Once lost, is now found.

Bringing the family together, as one, is great cause to rejoice.

The father tried to help the elder son grasp what radical grace is all about. Countless generations of elder sons ever since are still trying to truly understand.

Now
Parables, as a style of storytelling, are a beautiful art.

We can see ourselves, and others, in story form.
And we can apply what we’ve learned to real life.

Reflecting on this text this week I can only conclude this: A good and loving God prioritizes the mending of broken relationship between God’s beloved more than all else.

More than family finances, more than fairness.
More than who follows the rules, who does not.

Reflecting on our current news cycle I can’t help but be reminded of people in Central America, Afghanistan, now the Ukraine, facing impossible circumstances.

Circumstances brought on by –

Wars over drugs,
Gang violence,
American wars,
Now wars incited by a madman.

Because of these wars countless people now find themselves lost. Countless people need hope. And, unlike the prodigal son, the nature of the circumstances they find themselves in are no fault of their own.

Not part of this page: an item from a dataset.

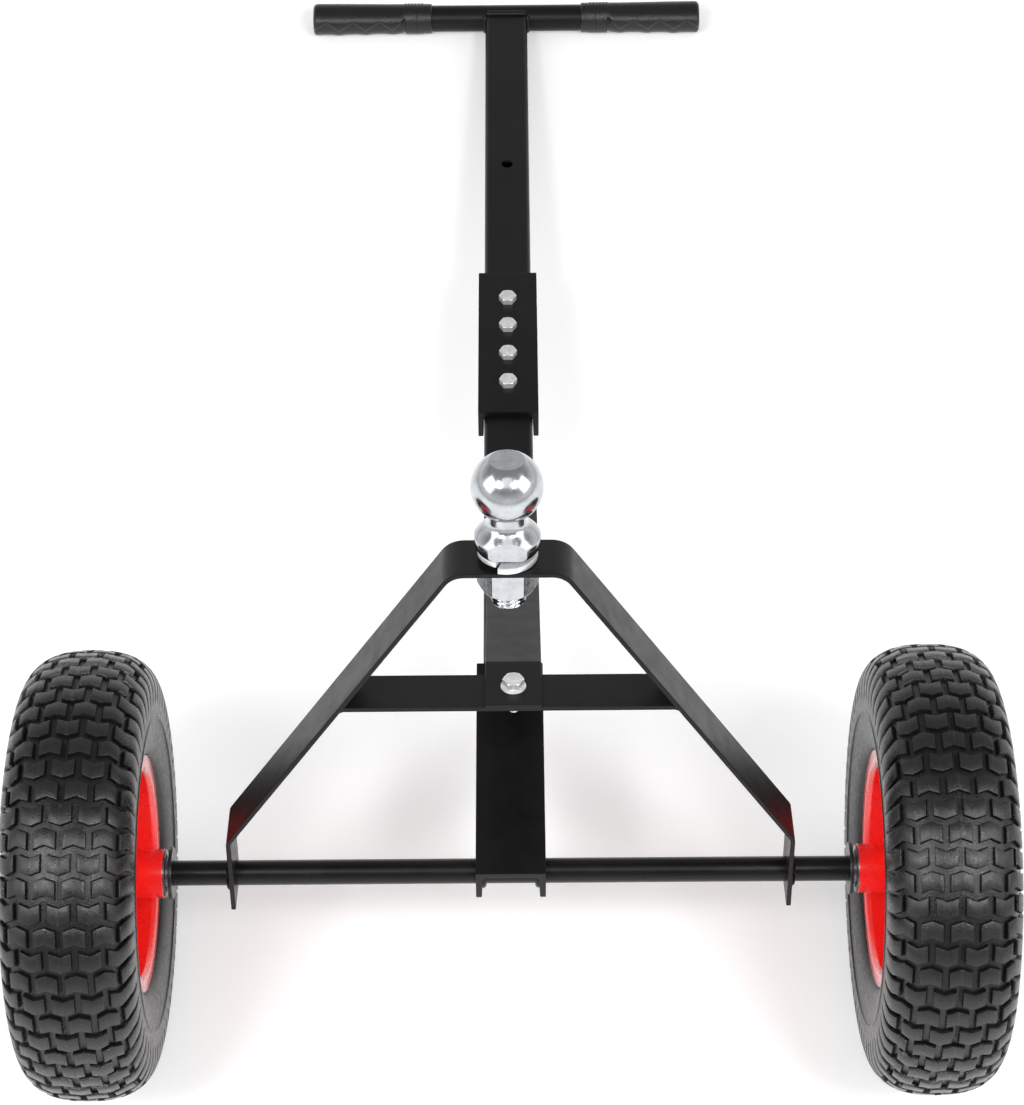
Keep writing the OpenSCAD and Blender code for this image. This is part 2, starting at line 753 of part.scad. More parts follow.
// Thin rings with a round pocket for each ball
module ball_cages() {
    half_t = 0.6;
    color("#b08d3c") at_bearings() difference() {
        ring(pitch_r + half_t, pitch_r - half_t, bearing_w - 3 * half_t);
        for (i = [1:race_balls]) rotate([0, 0, i * 360 / race_balls])
            translate([pitch_r, 0, 0]) rotate([0, 90, 0])
                cylinder(r = race_ball_r + slip, h = 5 * half_t, center = true);
    }
}

module bearing_shields() {
    shield_t = 0.6;
    color("#3a3c40") at_bearings() translate([0, 0, bearing_w / 2 + race_lip - shield_t / 2])
        ring(outer_race_r - press_gap, inner_race_r + cap_gap, shield_t);
}

// Long race towards the chassis, short race outwards, both on the axle
module bearing_inner_races() {
    color("#cfd2d6") for (side = SIDES) at_wheel(side) {
        race(-hub_in - race_out, -hub_in + bearing_w);
        race(hub_out - bearing_w, hub_out + race_lip + end_play);
    }
}

module race(from, to) {
    difference() {
        translate([0, 0, (from + to) / 2]) ring(inner_race_r, axle_d / 2 + press_gap, to - from);
        for (z = bearing_mid) translate([0, 0, z]) track();
    }
}

// Tubes on the axle that keep each pair of bearings apart
module hub_spacers() {
    l = hub_in + hub_out - 2 * bearing_w - 2 * slip;
    color("#8d9094") for (side = SIDES) at_wheel(side)
        translate([0, 0, (hub_out - hub_in) / 2]) ring(inner_race_r, axle_d / 2 + press_gap, l);
}

module valve_stem() {
    color("#b9a15a") at_valve() {
        cylinder(d = valve_d, h = valve_l - valve_tip_l);
        cylinder(d = valve_tip_d, h = valve_l);
    }
}

module valve_cap() {
    wall = 1.4;
    color("#161617") at_valve() translate([0, 0, valve_l + slip + wall - cap_l]) difference() {
        cylinder(d = valve_tip_d + 2 * (slip + wall), h = cap_l);
        translate([0, 0, -wall]) cylinder(d = valve_tip_d + 2 * slip, h = cap_l);
    }
}

axle();
axle_collars();
lower_channel();
lower_handle_tube();
splice_channel();
upper_handle_tube();
handlebar();
grip(-1);  // grip_left
grip(1);  // grip_right
ball_yoke();
cross_bar();
brace_strap();
tow_ball();
ball_lock_washer();
ball_nut();
brace_front_bolt();
brace_front_nut();
brace_rear_bolt();
brace_rear_nut();
splice_bolts();
splice_nuts();
axle_end_washers();
cotter_pins();
bearing_inner_races();
hub_spacers();
at_wheel(-1) tyre();  // left_tyre
at_wheel(-1) inner_tube();  // left_inner_tube
at_wheel(-1) rim_half(-1);  // left_rim_inner
at_wheel(-1) rim_half(1);  // left_rim_outer
at_wheel(-1) hub();  // left_hub
at_wheel(-1) rim_bolts();  // left_rim_bolts
at_wheel(-1) rim_nuts();  // left_rim_nuts
at_wheel(-1) outer_races();  // left_outer_races
at_wheel(-1) race_balls();  // left_race_balls
at_wheel(-1) ball_cages();  // left_ball_cages
at_wheel(-1) bearing_shields();  // left_bearing_shields
at_wheel(-1) valve_stem();  // left_valve_stem
at_wheel(-1) valve_cap();  // left_valve_cap
at_wheel(1) tyre();  // right_tyre
at_wheel(1) inner_tube();  // right_inner_tube
at_wheel(1) rim_half(-1);  // right_rim_inner
at_wheel(1) rim_half(1);  // right_rim_outer
at_wheel(1) hub();  // right_hub
at_wheel(1) rim_bolts();  // right_rim_bolts
at_wheel(1) rim_nuts();  // right_rim_nuts
at_wheel(1) outer_races();  // right_outer_races
at_wheel(1) race_balls();  // right_race_balls
at_wheel(1) ball_cages();  // right_ball_cages
at_wheel(1) bearing_shields();  // right_bearing_shields
at_wheel(1) valve_stem();  // right_valve_stem
at_wheel(1) valve_cap();  // right_valve_cap
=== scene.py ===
# %% [markdown]
# # A hand trailer dolly
#
# A trailer dolly is a bent steel yoke with a tow ball on top, welded to an axle with two
# pneumatic wheels, and steered by a long T-shaped handle. The frame that CAD made is
# loaded first and never moved. Blender then adds what a drawing leaves out: the tread of
# the tyres, the ribs of the grips, weld beads, threads, rounded edges and the finishes.

# %% Load the frame
import json
import math

import bmesh
import bpy
from mathutils import Matrix, Vector

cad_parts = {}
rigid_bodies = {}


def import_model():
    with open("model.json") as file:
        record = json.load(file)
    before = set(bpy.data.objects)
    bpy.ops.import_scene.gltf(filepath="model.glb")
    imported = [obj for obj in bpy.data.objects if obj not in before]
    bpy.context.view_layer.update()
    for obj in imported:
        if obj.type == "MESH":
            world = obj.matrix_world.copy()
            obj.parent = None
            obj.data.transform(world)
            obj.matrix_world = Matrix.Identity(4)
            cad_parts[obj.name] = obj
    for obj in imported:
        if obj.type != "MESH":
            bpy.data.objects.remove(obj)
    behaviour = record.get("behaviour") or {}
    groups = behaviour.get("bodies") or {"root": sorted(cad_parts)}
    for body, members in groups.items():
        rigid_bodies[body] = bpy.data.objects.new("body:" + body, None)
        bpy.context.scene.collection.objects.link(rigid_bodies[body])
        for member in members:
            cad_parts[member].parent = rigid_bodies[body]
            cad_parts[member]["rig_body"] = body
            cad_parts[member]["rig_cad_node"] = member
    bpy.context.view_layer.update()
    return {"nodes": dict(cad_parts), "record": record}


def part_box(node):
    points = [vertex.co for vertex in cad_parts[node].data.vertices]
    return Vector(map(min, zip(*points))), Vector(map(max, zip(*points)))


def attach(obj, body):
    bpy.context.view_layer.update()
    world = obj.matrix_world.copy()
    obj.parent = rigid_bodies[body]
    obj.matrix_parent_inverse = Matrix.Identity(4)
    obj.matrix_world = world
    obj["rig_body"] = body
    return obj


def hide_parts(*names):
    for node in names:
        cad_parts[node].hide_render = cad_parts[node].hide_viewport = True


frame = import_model()
nodes = frame["nodes"]

# %% [markdown]
# Sizes are easiest to think about in millimetres and in the frame of the piece itself, so
# every new piece is modelled at the origin in millimetres. Three matrices then carry it
# to its place in metres. The chassis has its origin on the axle with the ball upright,
# the handle has Y along the tube, and a wheel has Z along the axle, outwards. Their
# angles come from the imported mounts, so they follow the drawing.

# %% Places
MM = 0.001
mounts = {m["name"]: m for m in frame["record"]["mounts"]}


def middle(node):
    low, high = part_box(node)
    return (low + high) / 2


def tilt(axis):
    """Angle of an upright axis from +Z towards +Y."""
    return math.atan2(axis[1], axis[2])


axle = middle("axle")
lean = tilt(mounts["tow_ball"]["axis"])
dip = tilt(mounts["handle_pin_hole"]["axis"])
to_metres = Matrix.Translation(axle) @ Matrix.Scale(MM, 4)
CHASSIS = to_metres @ Matrix.Rotation(-lean, 4, "X")
HANDLE = to_metres @ Matrix.Rotation(-dip, 4, "X")
handle_l = (middle("handlebar") - axle).length / MM


def wheel_place(side):
    """From a wheel's own frame to the row frame: side is -1 at the left, 1 at the right."""
    hub = middle(("left" if side < 0 else "right") + "_tyre")
    turn = Matrix.Rotation(math.radians(90) * side, 4, "Y")
    return Matrix.Translation(hub) @ Matrix.Scale(MM, 4) @ turn


print(f"ball leans {math.degrees(lean):.2f} degrees, handle dips {math.degrees(dip):.2f}")
print(f"from axle to handlebar: {handle_l:.1f} mm")

# %% [markdown]
# Operators act on whatever is selected, and loading leaves every CAD node selected. These
# small helpers keep that under control: one deselects everything, one chooses a single
# piece, one opens it in edit mode, and one selects its faces by a test of their place.
#
# Spinning a profile makes what is the same all the way round. Threads, finger scoops and
# weld ripples aren't, so those pieces start as a flat grid that is rolled into a closed
# tube, and a small function says where each of its corners goes.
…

Which leads to this question: if God can welcome home someone as flawed and broken as the younger son, how much more can we show God’s grace to those in tough spots not of their making?

Why can’t we welcome these war-torn people home? Isn’t that what bringing God’s family back together is all about? You know, that thing God values more than anything else?

Perhaps we find ourselves playing the part of the eldest son.

We’ve been working the fields.
We’ve followed the rules every day.

And now we’re being asked to expand the family?

What if gas prices go up?
What if there aren’t enough jobs?
What about us, the eldest son asks?

The Father chimes in.

But your brother, and my child –
Who was once dead, is now alive.
Who was once lost, is now found.

We are to welcome them, the Father reminds.
We are to celebrate when they arrive.

They are the refugee, the immigrant, the asylum seeker. They are those who have no home of their own but ours. Dear Lord, show us the way.  Amen.